Issu de la très fertile scène underground du West London (qui a également donné naissance aux Pink Fairies et à des journaux alternatifs tels que Friends et International Times), Hawkwind a été créé en 1969 par Dave Brock. Le premier album du groupe est sorti en 1970, mais c’est entre 1971 et 1976 que Hawkwind a sorti les disques qui allaient construire leur mythe et leur style unique.
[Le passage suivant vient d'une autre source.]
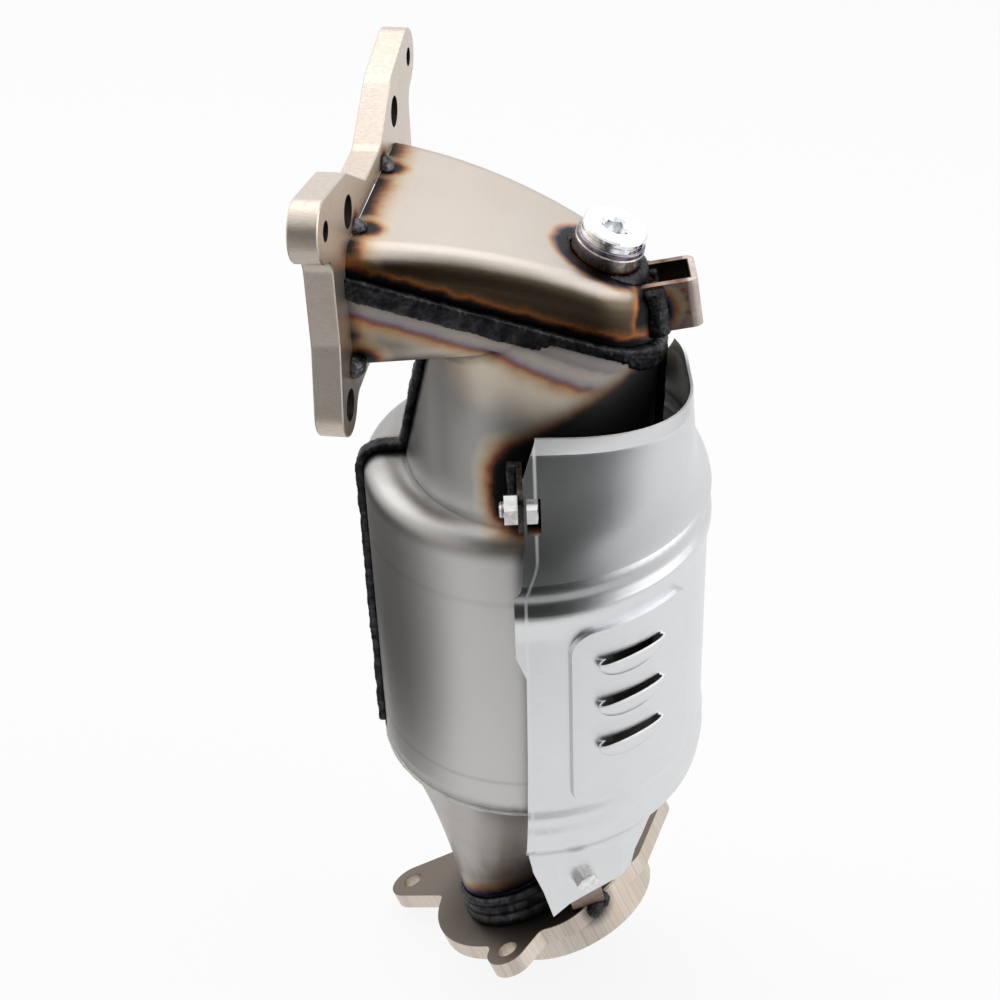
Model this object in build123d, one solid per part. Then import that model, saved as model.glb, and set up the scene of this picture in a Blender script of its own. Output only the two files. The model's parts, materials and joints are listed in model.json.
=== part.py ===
from build123d import *
from math import acos, atan2, cos, exp, hypot, pi, radians, sin
import os

os.makedirs("parts", exist_ok=True)

# can and shells, radii from the can axis
can_r = 58.0
sheet = 1.5
can_low = 105.5
can_high = 238.5
shoulder_r = 8.0
brick_low = 122.0
brick_high = 220.0
mat_t = 3.6
seat_gap = 0.3

# outlet cone, from a collar in the can to a pipe end on the exit flange
cone_r = 56.2
cone_top = 103.0
collar_top = 112.0
cone_end = 14.0
cone_waist = 1.5
exit_pipe = (-4.0, -5.0)
pipe_r = 26.3

# exit flange, its plane crosses the can axis at the origin
exit_tilt = 27.0
exit_turn = 150.0
exit_plate_t = 7.5
exit_boss_t = 20.0
exit_disc = (-4.5, -8.0)
exit_disc_r = 43.0
exit_boss = (-12.0, 5.0)
exit_boss_r = 38.0
exit_bore = (-6.5, -1.5)
exit_bore_r = 21.0
exit_ears = ((-4.6, -75.9, 10.5), (39.9, 9.4, 9.3), (-56.0, 30.0, 10.0))
exit_hole_r = 4.5

# inlet flange, local x towards the near side and local y up
inlet_turn = 9.9
inlet_origin = (-47.1, 19.9, 344.8)
inlet_t = 10.0
stud_x = 39.0
stud_hole_r = 5.5
pin_x = 68.5
pin_y = 8.4
pin_hole_r = 3.3
foot_x = 58.5
foot_y = -62.6
port_near = -42.0
port_far = 48.0
port_low = -53.5
port_high = -9.5
port_r = 12.0

# cover tongue seen from above, and the plane of its seam
tip_x = 24.0
tip_y = 2.0
tip_r = 27.0
near_root = (-66.0, -29.6)
far_root = (-50.0, 65.0)
far_middle = (-8.0, 50.8)
far_turn = 56.0
seam_x = 6.7
seam_z = 298.5
seam_slope = 0.39
pan_z = 289.5
roof_x = -69.5
roof_z = 100.5
roof_arc_r = 235.2
roof_r = 9.0
pan_r = 8.0
weld_w = 8.0
weld_h = 2.4

# sensor bung, plug and bracket
bung_top = (35.3, 1.0, 325.7)
bung_axis = (0.3, -0.1, 0.95)
bung_r = 12.5
thread_r = 9.0
plug_r = 11.5
plug_head = 4.2
washer_t = 1.8
bung_drop = 20.0
plug_af = 8.0
washer_r = 12.2
bracket_reach = 19.5
bracket_half = 9.0
bracket_t = 2.5
bracket_bend = 0.6
bracket_h = 18.5
bracket_place = Pos(46.0, -1.0, 288.5) * Rot(0, -8, 0)

# heat shield, a sheet round the can
shield_r = 70.0
shield_t = 1.0
shield_end = 62.0
skirt_in = 6.0
skirt_low = 40.0
panel_turn = radians(-56.2)
panel_half = radians(21.2)
panel_low = 119.0
panel_high = 203.0
panel_rise = 2.0
hood_heights = (189.3, 169.6, 149.8)
hood_shift = -3.5
hood_half = 15.0
hood_fall = 9.0
hood_rise = 3.2
slit = 1.2
rim_low = 225.5
rim_sections = ((230, 0, -0.5, 69.4, 69.1, 2.0), (237, 0.5, -4.5, 65.8, 63.0, 2.2), (247, 1.5, -12, 61.5, 52.5, 2.5),
                (262, 2, -16, 59.6, 45, 2.7), (284, 2, -18, 58.6, 36.5, 2.7))
rim_top = 278.0
notch_w = 5.6
rear_line = ((4, 300), (4, 278), (26, 246), (45, 232), (62, 226))
edge_line = ((4.2, 277), (0.2, 265), (-0.2, 262), (-0.2, 240), (-2.1, 225), (-4.6, 221), (-4.6, 194), (-1.1, 184),
             (-1.6, 145), (-2.4, 110), (-3.4, 89))
tab_turn = -70.0
tab_r = 62.5
tab_bolt = (-2.0, 69.5)
tab_outline = ((-24.8, 95), (-23.7, 85.7), (-22.2, 76.6), (-17.8, 63), (-12.9, 44), (-9.3, 56.5), (-4.1, 58.3),
               (13.4, 63.6), (18.6, 67), (20.7, 74.3), (30, 89), (40, 95))
fold_spot = (-15.0, 70.0)
fold_line = 22.3
fold_bend = 40.0

# shield fixings, M6, and the brackets that carry them
flange_x = -0.2
upper_y = -58.5
upper_z = 251.0
bracket_sheet = 2.0
bolt_r = 3.0
bolt_hole_r = 3.3
bolt_head = 4.0
nut_af = 10.0
screw_af = 8.0
nut_h = 4.6
foot_spot = (8.0, 33.5, -3.75)

# weld beads
bead_h = 2.8
bead_half = 2.6
collar_r = 17.2
collar_low = -22.0
collar_high = -12.0
tack_r = 4.0
tacks = ((-15.0, -10.5), (32.0, -10.5), (50.3, -52.0), (-47.0, -24.0))
weld_gap = 0.05


def unit(v):
    length = sum(c * c for c in v) ** 0.5
    return tuple(c / length for c in v)


exit_n = (sin(radians(exit_tilt)) * cos(radians(exit_turn)),
          sin(radians(exit_tilt)) * sin(radians(exit_turn)),
          cos(radians(exit_tilt)))
exit_plane = Plane(origin=(0, 0, 0), x_dir=(-sin(radians(exit_turn)), cos(radians(exit_turn)), 0), z_dir=exit_n)
inlet_plane = Plane(origin=inlet_origin,
                    x_dir=(-sin(radians(inlet_turn)), -cos(radians(inlet_turn)), 0),
                    z_dir=(-cos(radians(inlet_turn)), sin(radians(inlet_turn)), 0))
bung_plane = Plane(origin=bung_top, x_dir=unit((0.95, 0, -0.3)), z_dir=unit(bung_axis))
tab_n = (cos(radians(tab_turn)), sin(radians(tab_turn)), 0)
tab_plane = Plane(origin=tuple(tab_r * c for c in tab_n), x_dir=(-tab_n[1], tab_n[0], 0), z_dir=tab_n)
tab_spot = tab_plane * Pos(tab_bolt[0], tab_bolt[1], 0)


def seam_height(x):
    return seam_z - seam_slope * (x - seam_x)


def disc(x, y, r):
    return Pos(x, y) * Circle(r)


def on_circle(c, angle):
    return (c[0] + c[2] * cos(angle), c[1] + c[2] * sin(angle))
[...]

Aussi rageurs que narcotiques, In Search of Space (1971), Doremi Fasol Latido (1972), Hall of the Moutain Grill et l’essentiel Warrior at the Edge of Time (1975) poseront les bases de la formule Hawkwind : la guitare proto-punk de Brock, la basse caverneuse de Lemmy, les envolées de saxo hystériques de Nic Turner et les expérimentations électroniques de Del Detmar et Dik Mik.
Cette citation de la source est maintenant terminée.